Although it is hard to argue against the fact that the name Chavez does pull in the crowds, it is yet another indication to Martinez that Chavez Jr is living of the family name without the boxing CV to justify such lofty payment.

All sports-stars have pride but perhaps boxers have more pride than the rest of the sporting world put together. After all they compete in the most intense form of individual sport. They lay it all on the line with no place to hide when the going gets tough. However, such pride can lead to loss in concentration and an inflated sense of worth. It is this razor-thin tightrope that both boxers will attempt to overcome at the Thomas & Mack Center for the WBC middleweight title.

For Chavez Jr it is his moment at last. His opportunity to carve out his own place as the best middleweight in the world. It is his chance to say to his detractors that he is a world champion on merit and a proud carrier of the name Chavez within the sport of boxing.
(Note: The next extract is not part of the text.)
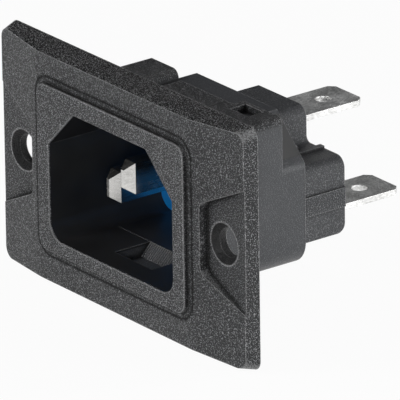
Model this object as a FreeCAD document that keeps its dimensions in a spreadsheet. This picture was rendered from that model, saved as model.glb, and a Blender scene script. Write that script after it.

For Martinez it is his moment to finally headline a major par-per-view. The 37 year-old will have the opportunity to take all his frustration and anger out on Chavez. A chance to show his younger opponent that respect is earned the hard way, not because you carry the surname of greatness.

Some words of caution for both fighters was laid down to them by promoter Lou DiBella. “Chavez wouldn’t have gotten this fight if his name weren’t Chavez,” DiBella said. “Chavez isn’t champion if his name isn’t Chavez, either. I’ve never seen Sergio like this. If Sergio’s emotions don’t get in the way, this fight could get real ugly for Julio.”

By early Sunday morning boxing fans will know whether Martinez restored his pride after being overlooked and undervalued in the build-up to this fight. Or perhaps Julio Cesar Chavez Jr will take pride of place, for at least this moment, alongside his legendary father.